> WHAT THIS TASK INVOLVES: Quote the whole listing word for word, please.

> THE DATA:
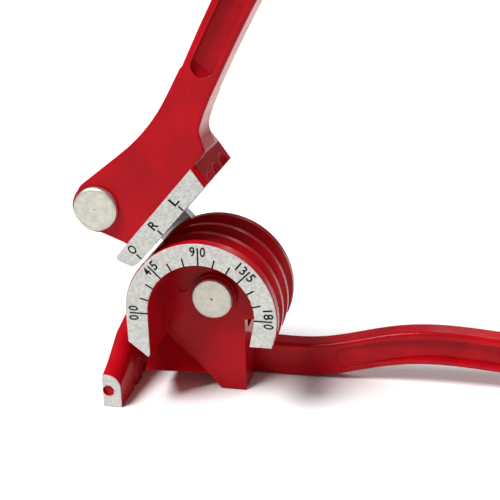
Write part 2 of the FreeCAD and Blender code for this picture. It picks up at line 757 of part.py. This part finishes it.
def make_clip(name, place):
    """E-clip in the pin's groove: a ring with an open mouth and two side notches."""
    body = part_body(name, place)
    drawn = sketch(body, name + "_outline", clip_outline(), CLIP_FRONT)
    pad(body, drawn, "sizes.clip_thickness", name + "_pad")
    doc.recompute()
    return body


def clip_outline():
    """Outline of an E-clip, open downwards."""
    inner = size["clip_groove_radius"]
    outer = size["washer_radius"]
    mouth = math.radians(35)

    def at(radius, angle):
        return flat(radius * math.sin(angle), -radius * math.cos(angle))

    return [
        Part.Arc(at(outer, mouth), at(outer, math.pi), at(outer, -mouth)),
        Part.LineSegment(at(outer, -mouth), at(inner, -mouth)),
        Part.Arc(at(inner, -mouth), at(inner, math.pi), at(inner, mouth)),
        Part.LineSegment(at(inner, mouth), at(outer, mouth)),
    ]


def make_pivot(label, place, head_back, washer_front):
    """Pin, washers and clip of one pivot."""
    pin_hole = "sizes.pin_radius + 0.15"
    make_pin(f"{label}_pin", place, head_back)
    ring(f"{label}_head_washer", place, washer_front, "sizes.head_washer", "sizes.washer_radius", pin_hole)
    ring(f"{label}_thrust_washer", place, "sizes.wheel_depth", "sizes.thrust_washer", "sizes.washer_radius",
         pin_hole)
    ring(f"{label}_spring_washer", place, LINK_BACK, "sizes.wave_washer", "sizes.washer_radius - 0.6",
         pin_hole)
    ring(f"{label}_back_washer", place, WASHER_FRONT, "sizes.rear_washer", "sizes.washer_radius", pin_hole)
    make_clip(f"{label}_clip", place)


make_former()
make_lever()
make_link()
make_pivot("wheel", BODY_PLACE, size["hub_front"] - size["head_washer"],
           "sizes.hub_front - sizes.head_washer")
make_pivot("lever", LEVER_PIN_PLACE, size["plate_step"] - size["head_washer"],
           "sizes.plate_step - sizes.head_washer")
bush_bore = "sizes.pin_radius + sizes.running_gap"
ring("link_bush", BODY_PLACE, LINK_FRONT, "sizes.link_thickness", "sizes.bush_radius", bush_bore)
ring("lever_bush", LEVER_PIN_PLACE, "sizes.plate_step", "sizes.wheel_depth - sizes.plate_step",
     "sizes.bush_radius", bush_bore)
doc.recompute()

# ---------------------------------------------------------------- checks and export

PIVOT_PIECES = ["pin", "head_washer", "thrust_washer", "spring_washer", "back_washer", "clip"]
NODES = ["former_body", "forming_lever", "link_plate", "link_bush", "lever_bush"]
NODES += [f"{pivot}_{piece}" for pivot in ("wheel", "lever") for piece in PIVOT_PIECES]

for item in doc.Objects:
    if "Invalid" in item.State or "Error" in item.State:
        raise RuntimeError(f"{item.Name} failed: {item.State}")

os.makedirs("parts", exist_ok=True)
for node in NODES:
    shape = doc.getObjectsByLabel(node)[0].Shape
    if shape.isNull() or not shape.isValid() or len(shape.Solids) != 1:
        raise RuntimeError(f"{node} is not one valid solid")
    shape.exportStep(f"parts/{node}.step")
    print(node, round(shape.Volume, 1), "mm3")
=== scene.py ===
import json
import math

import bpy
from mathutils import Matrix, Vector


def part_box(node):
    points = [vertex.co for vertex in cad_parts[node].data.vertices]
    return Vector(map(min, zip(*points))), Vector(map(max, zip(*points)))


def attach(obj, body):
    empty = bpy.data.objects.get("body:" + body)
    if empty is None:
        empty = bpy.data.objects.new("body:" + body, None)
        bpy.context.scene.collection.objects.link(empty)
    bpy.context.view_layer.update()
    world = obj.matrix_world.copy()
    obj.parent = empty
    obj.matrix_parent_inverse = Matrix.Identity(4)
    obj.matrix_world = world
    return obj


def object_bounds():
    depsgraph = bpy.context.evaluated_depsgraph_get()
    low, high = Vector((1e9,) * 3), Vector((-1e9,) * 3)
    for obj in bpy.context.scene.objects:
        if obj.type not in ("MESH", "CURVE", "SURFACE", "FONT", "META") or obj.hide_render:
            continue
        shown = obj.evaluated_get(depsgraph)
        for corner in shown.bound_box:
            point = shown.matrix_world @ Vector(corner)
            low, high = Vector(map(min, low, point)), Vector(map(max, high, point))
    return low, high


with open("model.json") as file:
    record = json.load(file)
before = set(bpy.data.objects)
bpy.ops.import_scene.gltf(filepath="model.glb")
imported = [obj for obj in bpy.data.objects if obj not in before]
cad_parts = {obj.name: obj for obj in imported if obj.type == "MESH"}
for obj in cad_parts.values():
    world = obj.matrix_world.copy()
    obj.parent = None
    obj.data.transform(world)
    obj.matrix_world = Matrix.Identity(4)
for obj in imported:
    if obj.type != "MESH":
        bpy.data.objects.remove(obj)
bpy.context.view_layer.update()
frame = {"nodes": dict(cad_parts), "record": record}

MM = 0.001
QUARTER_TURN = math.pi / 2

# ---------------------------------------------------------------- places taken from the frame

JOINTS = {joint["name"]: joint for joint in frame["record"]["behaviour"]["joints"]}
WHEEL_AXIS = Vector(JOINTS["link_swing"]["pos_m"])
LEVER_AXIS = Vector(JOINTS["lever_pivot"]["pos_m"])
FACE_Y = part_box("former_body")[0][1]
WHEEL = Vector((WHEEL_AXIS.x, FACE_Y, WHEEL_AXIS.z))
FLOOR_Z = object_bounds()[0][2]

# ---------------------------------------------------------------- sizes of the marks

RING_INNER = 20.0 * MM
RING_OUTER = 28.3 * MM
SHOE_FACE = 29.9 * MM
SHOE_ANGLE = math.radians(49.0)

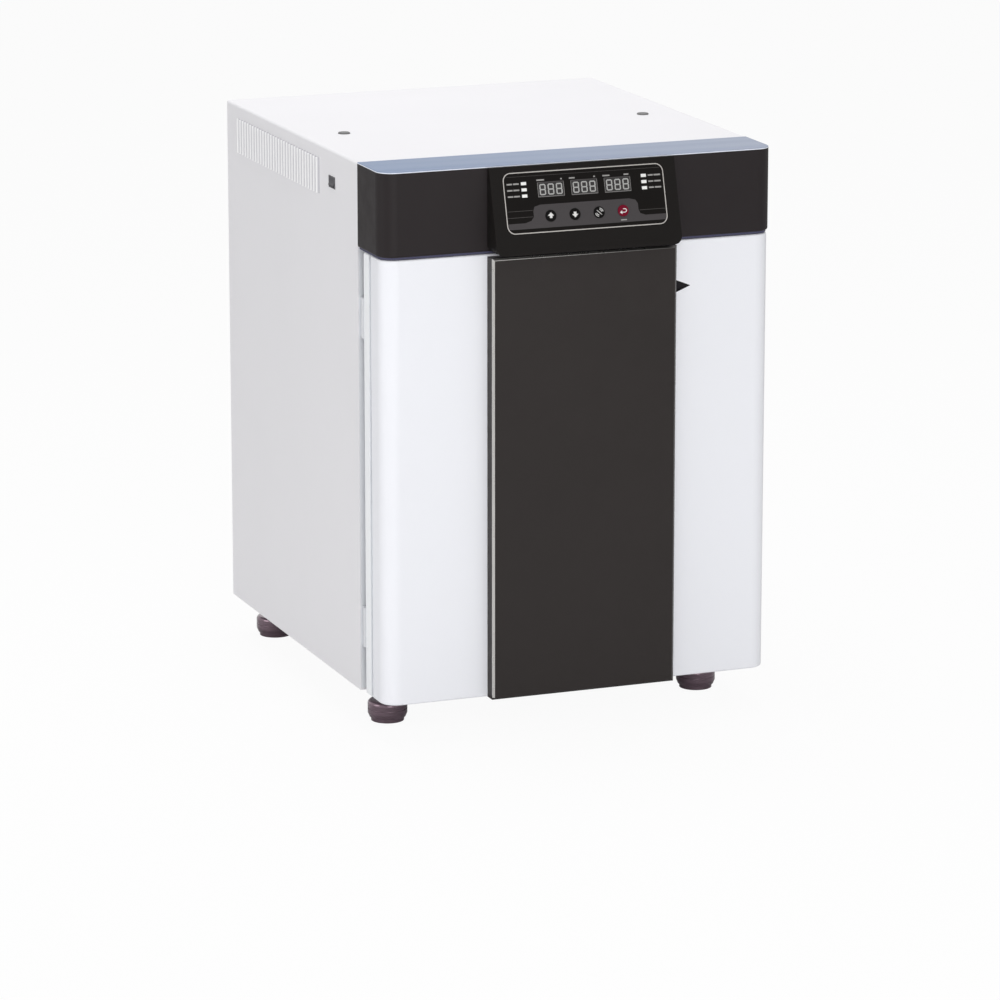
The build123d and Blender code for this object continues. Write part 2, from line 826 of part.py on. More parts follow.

> EXERCISE SOLUTION:
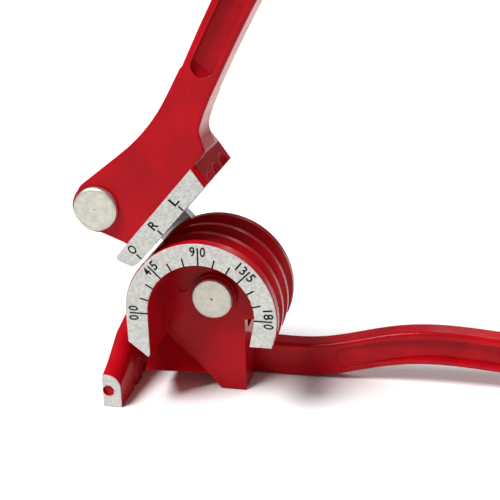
Write part 2 of the FreeCAD and Blender code for this picture. It picks up at line 757 of part.py. This part finishes it.
def make_clip(name, place):
    """E-clip in the pin's groove: a ring with an open mouth and two side notches."""
    body = part_body(name, place)
    drawn = sketch(body, name + "_outline", clip_outline(), CLIP_FRONT)
    pad(body, drawn, "sizes.clip_thickness", name + "_pad")
    doc.recompute()
    return body


def clip_outline():
    """Outline of an E-clip, open downwards."""
    inner = size["clip_groove_radius"]
    outer = size["washer_radius"]
    mouth = math.radians(35)

    def at(radius, angle):
        return flat(radius * math.sin(angle), -radius * math.cos(angle))

    return [
        Part.Arc(at(outer, mouth), at(outer, math.pi), at(outer, -mouth)),
        Part.LineSegment(at(outer, -mouth), at(inner, -mouth)),
        Part.Arc(at(inner, -mouth), at(inner, math.pi), at(inner, mouth)),
        Part.LineSegment(at(inner, mouth), at(outer, mouth)),
    ]


def make_pivot(label, place, head_back, washer_front):
    """Pin, washers and clip of one pivot."""
    pin_hole = "sizes.pin_radius + 0.15"
    make_pin(f"{label}_pin", place, head_back)
    ring(f"{label}_head_washer", place, washer_front, "sizes.head_washer", "sizes.washer_radius", pin_hole)
    ring(f"{label}_thrust_washer", place, "sizes.wheel_depth", "sizes.thrust_washer", "sizes.washer_radius",
         pin_hole)
    ring(f"{label}_spring_washer", place, LINK_BACK, "sizes.wave_washer", "sizes.washer_radius - 0.6",
         pin_hole)
    ring(f"{label}_back_washer", place, WASHER_FRONT, "sizes.rear_washer", "sizes.washer_radius", pin_hole)
    make_clip(f"{label}_clip", place)


make_former()
make_lever()
make_link()
make_pivot("wheel", BODY_PLACE, size["hub_front"] - size["head_washer"],
           "sizes.hub_front - sizes.head_washer")
make_pivot("lever", LEVER_PIN_PLACE, size["plate_step"] - size["head_washer"],
           "sizes.plate_step - sizes.head_washer")
bush_bore = "sizes.pin_radius + sizes.running_gap"
ring("link_bush", BODY_PLACE, LINK_FRONT, "sizes.link_thickness", "sizes.bush_radius", bush_bore)
ring("lever_bush", LEVER_PIN_PLACE, "sizes.plate_step", "sizes.wheel_depth - sizes.plate_step",
     "sizes.bush_radius", bush_bore)
doc.recompute()

# ---------------------------------------------------------------- checks and export

PIVOT_PIECES = ["pin", "head_washer", "thrust_washer", "spring_washer", "back_washer", "clip"]
NODES = ["former_body", "forming_lever", "link_plate", "link_bush", "lever_bush"]
NODES += [f"{pivot}_{piece}" for pivot in ("wheel", "lever") for piece in PIVOT_PIECES]

for item in doc.Objects:
    if "Invalid" in item.State or "Error" in item.State:
        raise RuntimeError(f"{item.Name} failed: {item.State}")

os.makedirs("parts", exist_ok=True)
for node in NODES:
    shape = doc.getObjectsByLabel(node)[0].Shape
    if shape.isNull() or not shape.isValid() or len(shape.Solids) != 1:
        raise RuntimeError(f"{node} is not one valid solid")
    shape.exportStep(f"parts/{node}.step")
    print(node, round(shape.Volume, 1), "mm3")
=== scene.py ===
import json
import math

import bpy
from mathutils import Matrix, Vector


def part_box(node):
    points = [vertex.co for vertex in cad_parts[node].data.vertices]
    return Vector(map(min, zip(*points))), Vector(map(max, zip(*points)))


def attach(obj, body):
    empty = bpy.data.objects.get("body:" + body)
    if empty is None:
        empty = bpy.data.objects.new("body:" + body, None)
        bpy.context.scene.collection.objects.link(empty)
    bpy.context.view_layer.update()
    world = obj.matrix_world.copy()
    obj.parent = empty
    obj.matrix_parent_inverse = Matrix.Identity(4)
    obj.matrix_world = world
    return obj


def object_bounds():
    depsgraph = bpy.context.evaluated_depsgraph_get()
    low, high = Vector((1e9,) * 3), Vector((-1e9,) * 3)
    for obj in bpy.context.scene.objects:
        if obj.type not in ("MESH", "CURVE", "SURFACE", "FONT", "META") or obj.hide_render:
            continue
        shown = obj.evaluated_get(depsgraph)
        for corner in shown.bound_box:
            point = shown.matrix_world @ Vector(corner)
            low, high = Vector(map(min, low, point)), Vector(map(max, high, point))
    return low, high


with open("model.json") as file:
    record = json.load(file)
before = set(bpy.data.objects)
bpy.ops.import_scene.gltf(filepath="model.glb")
imported = [obj for obj in bpy.data.objects if obj not in before]
cad_parts = {obj.name: obj for obj in imported if obj.type == "MESH"}
for obj in cad_parts.values():
    world = obj.matrix_world.copy()
    obj.parent = None
    obj.data.transform(world)
    obj.matrix_world = Matrix.Identity(4)
for obj in imported:
    if obj.type != "MESH":
        bpy.data.objects.remove(obj)
bpy.context.view_layer.update()
frame = {"nodes": dict(cad_parts), "record": record}

MM = 0.001
QUARTER_TURN = math.pi / 2

# ---------------------------------------------------------------- places taken from the frame

JOINTS = {joint["name"]: joint for joint in frame["record"]["behaviour"]["joints"]}
WHEEL_AXIS = Vector(JOINTS["link_swing"]["pos_m"])
LEVER_AXIS = Vector(JOINTS["lever_pivot"]["pos_m"])
FACE_Y = part_box("former_body")[0][1]
WHEEL = Vector((WHEEL_AXIS.x, FACE_Y, WHEEL_AXIS.z))
FLOOR_Z = object_bounds()[0][2]

# ---------------------------------------------------------------- sizes of the marks

RING_INNER = 20.0 * MM
RING_OUTER = 28.3 * MM
SHOE_FACE = 29.9 * MM
SHOE_ANGLE = math.radians(49.0)

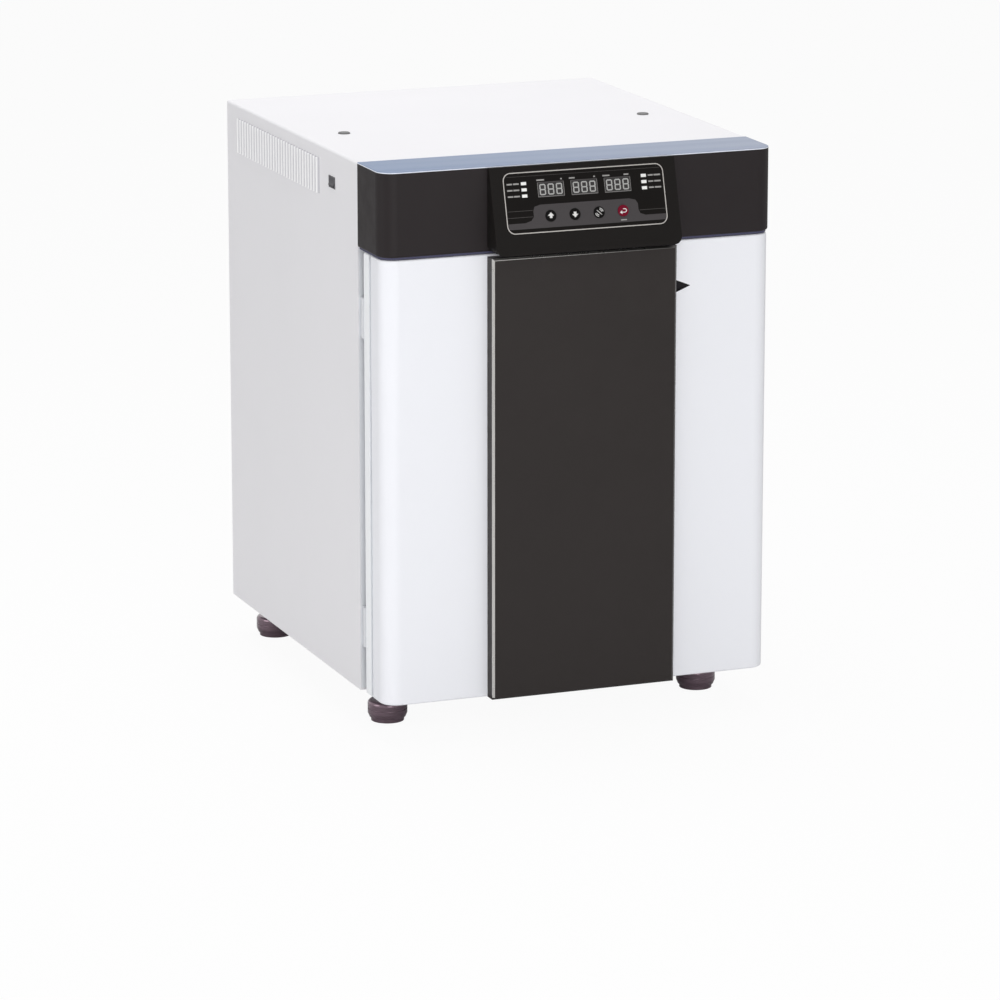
The build123d and Blender code for this object continues. Write part 2, from line 826 of part.py on. More parts follow.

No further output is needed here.